Bu örnekler böylece uzatılıp gidebilir. İnsan bütün bunları bilince "Şimdi son kurban Tüpraş mı?" demeden geçemiyor. Büyük bir gizlilik, al gülüm-ver gülüm süreci içinde gelişen Tüpraş özelleştirmesi konusunda son ortaya atılan iddiaların ardından net ve doğru bilgilere ihtiyaç var. Maliye Bakanı Kemal Unakıtan, özelleştirmenin patronu olarak bu konuda topluma karşı sorumlu ilk kademe siyasetçidir. 

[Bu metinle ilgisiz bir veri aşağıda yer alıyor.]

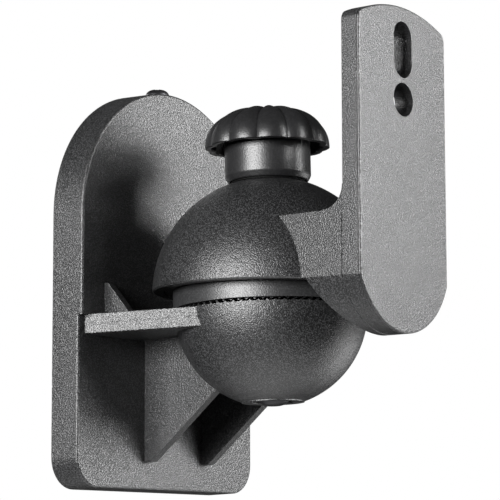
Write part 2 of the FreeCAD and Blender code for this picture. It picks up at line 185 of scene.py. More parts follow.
# Saddle and knob
SADDLE_RADIUS = 7.8
SADDLE_TOP = 29.0
SADDLE_SEAT = 24.72
COLLAR_RADIUS = 9.0
COLLAR_LOW = 27.0
COLLAR_CHAMFER = (0.65, 1.2)
COLLAR_EDGE = 0.3
COLLAR_TOP = 39.2
COLLAR_RECESS = 8.1
COLLAR_CEILING = 29.9
RIM_LEVEL = 34.3
RIM_DROP = 0.12
RIM_ROUND = (0.15, 0.2)
KNOB_RADIUS = 13.1
KNOB_HEIGHT = 8.6
KNOB_FLANK = 2.4  # exponents of the cap's outline, across and up
KNOB_SHOULDER = 2.2
KNOB_SKIRT = 1.3
KNOB_CEILING = 38.8
KNOB_CROWN = 87  # degrees of the outline from the rim to the crown
KNOB_GROOVE = 0.8
KNOB_GROOVE_SHARPNESS = 0.75
KNOB_GROOVE_FADE = 4.5
KNOB_GROOVE_FADING = 1.3
KNOB_FIRST_GROOVE = 27.5
KNOB_WELD = 0.004
KNOB_BORE = 2.8
KNOB_BORE_TOP = 40.0

# Lock screw
LOCK_Y = 3.8
LOCK_SEAT = 48.95
LOCK_SEAT_GAP = 0.4
LOCK_SEAT_ROOM = 5.0
LOCK_HEAD_RADIUS = 2.6
LOCK_HEAD_EDGE = 0.2
LOCK_HEAD_CHAMFER = 0.12
LOCK_HEAD_FLAT = 1.0
LOCK_HEAD_STEPS = 8
LOCK_HEAD_HEIGHT = 1.6
LOCK_SHANK = 1.5
LOCK_SHANK_GAP = 0.1
LOCK_TIP = 0.4
LOCK_LENGTH = 9.5
LOCK_HOLE = (-6, 2)  # ends of the hole from the seat
CROSS_LENGTH = 3.6
CROSS_WIDTH = 0.9
CROSS_DEPTH = 1.1
CROSS_EDGE = 0.12
CROSS_TURN = 37

# Finishes: shares are of the whole, tints and glosses are the most that a pattern changes
COARSE_SCALE = 0.4
COARSE_SHARE = 0.15
# The bright grain spots that these stops pick out are painted glints in the colour; in the roughness
# they are real
GLINT_SPECK_STOPS = ((0.49, 0.0), (0.6, 1.0))
GLINT_SPECK_MEAN = 0.42
GLINT_SPECK_GLOSS = 0.03
CLOUD_SCALE = 60.0
CLOUD_TINT = 0.25
CLOUD_GLOSS = 0.1
MARK_SCALE = 900.0
MARK_TINT = 0.4
MARK_GLOSS = 0.2
MARK_HEIGHT = 0.00003  # metres

# Stage: angles in degrees, places and lamp sizes in metres, power in watts
PHOTO_WIDTH = 500  # pixels
FOCAL_LENGTH = 2363.2  # pixels
SENSOR = 36.0  # millimetres
CAMERA_PLACE = (-0.3874, -0.3300, -0.0550)
CAMERA_AZIMUTH = -52.18
CAMERA_ELEVATION = -7.917
CAMERA_ROLL = 0.129
LAMP_AIM = Vector((0.0, -0.035, 0.01))
LAMPS = (  # name, azimuth, elevation, distance, size and power
    ("left softbox", -90, 7, 0.9, (0.64, 0.3), 22.0),
    ("front softbox", 27, 11, 0.9, (0.52, 0.3), 16.0),
    ("upper front softbox", 18, 24, 0.9, (0.44, 0.28), 11.0),
    ("right fill", 72, -24, 0.9, (0.5, 0.5), 3.0),
    ("back fill", 178, 8, 1.0, (0.4, 0.4), 9.0),
)
SURROUNDINGS = 0.037
FLOOR_HALF = 600  # millimetres, as FLOOR_LEVEL
FLOOR_LEVEL = -800

PIVOT = Vector((
    0,
    -BALL_REACH + PIVOT_LEVEL * math.sin(math.radians(BALL_LEAN)),
    PIVOT_LEVEL * math.cos(math.radians(BALL_LEAN)),
))


def length(name, description, default, low, high):
    return FloatProperty(
        name=name, description=description, default=default, min=low, max=high,
        subtype="DISTANCE", unit="LENGTH",
    )


def colour(name, description, default):
    return FloatVectorProperty(
        name=name, description=description, default=default, min=0.0, max=1.0, subtype="COLOR",
    )


class BRACKET_PG_sizes(PropertyGroup):
    tooth_count: IntProperty(
        name="Teeth", description="Teeth round the seam of the swivel", default=72, min=12, max=180,
    )
    lobe_count: IntProperty(
        name="Lobes", description="Lobes round the knob", default=12, min=5, max=24,
    )
    grain: length("Grain", "Size of one grain of the spark-eroded surface", 0.00026, 0.0001, 0.002)
    grain_height: length("Grain height", "Height of the grains", 0.00013, 0.0, 0.0005)


class BRACKET_PG_colours(PropertyGroup):
    moulding: colour("Mouldings", "Colour of the graphite plastic", (0.022, 0.0222, 0.0228))
    knob: colour("Knob", "Colour of the knob's glossier plastic", (0.012, 0.012, 0.0125))
    # The saddle's near-black colour is partly its dark plastic and partly painted shade for the gap
    # under the collar
    saddle: colour("Saddle", "Colour of the saddle's matt plastic", (0.005, 0.005, 0.005))
    screw: colour("Screws", "Colour of the blackened screws", (0.03, 0.03, 0.032))
    steel: colour("Steel", "Colour of the zinc-plated inner parts", (0.55, 0.56, 0.58))


class Value:
    """A socket that takes part in Python expressions and adds the Math nodes they need."""

    def __init__(self, tree, socket):
        self.tree = tree
        self.socket = socket

    def maths(self, operation, *terms, clamp=False):
        node = self.tree.nodes.new("ShaderNodeMath")
        node.operation = operation
        node.use_clamp = clamp
        for slot, term in zip(node.inputs, terms):
            if isinstance(term, Value):
                self.tree.links.new(term.socket, slot)
            else:
                slot.default_value = term
        return Value(self.tree, node.outputs[0])

    def __add__(self, other):
        return self.maths("ADD", self, other)

    def __radd__(self, other):
        return self.maths("ADD", other, self)

    def __sub__(self, other):
        return self.maths("SUBTRACT", self, other)

    def __rsub__(self, other):
        return self.maths("SUBTRACT", other, self)

    def __mul__(self, other):
        return self.maths("MULTIPLY", self, other)

    def __rmul__(self, other):
        return self.maths("MULTIPLY", other, self)

    def __truediv__(self, other):
        return self.maths("DIVIDE", self, other)

    def __rtruediv__(self, other):
        return self.maths("DIVIDE", other, self)

    def held(self):
        """The same value, kept between 0 and 1."""
        return self.maths("ADD", self, 0.0, clamp=True)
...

Her konuyu alaya alma ve basite indirgime konusunda hayli yetenekli görünen Unakıtan'ın, Kombassan mallarını neden üzerine geçirdiği ve daha sonra neden devrettiği konusundaki açıklamayla birlikte; Tüpraş'taki tartışmalara da netlik kazandırması yerinde olur. Her fırsatta şeffaf ve açık devletten bahseden, kamu sektörünü bu ilkeler üzerinde yapılandıracağını söyleyen hükümet ve Unakıtan'ın ilk uygulamayı Kombassan'la ilişkiler ve Tüpraş konusunda yapması kendileri için fırsat olacaktır.

(Bu yazı Finansal Forum gazetesindeki Başkentten Yansımalar köşesinde 29 Mart 2004 tarihinde yayınlanmıştır.)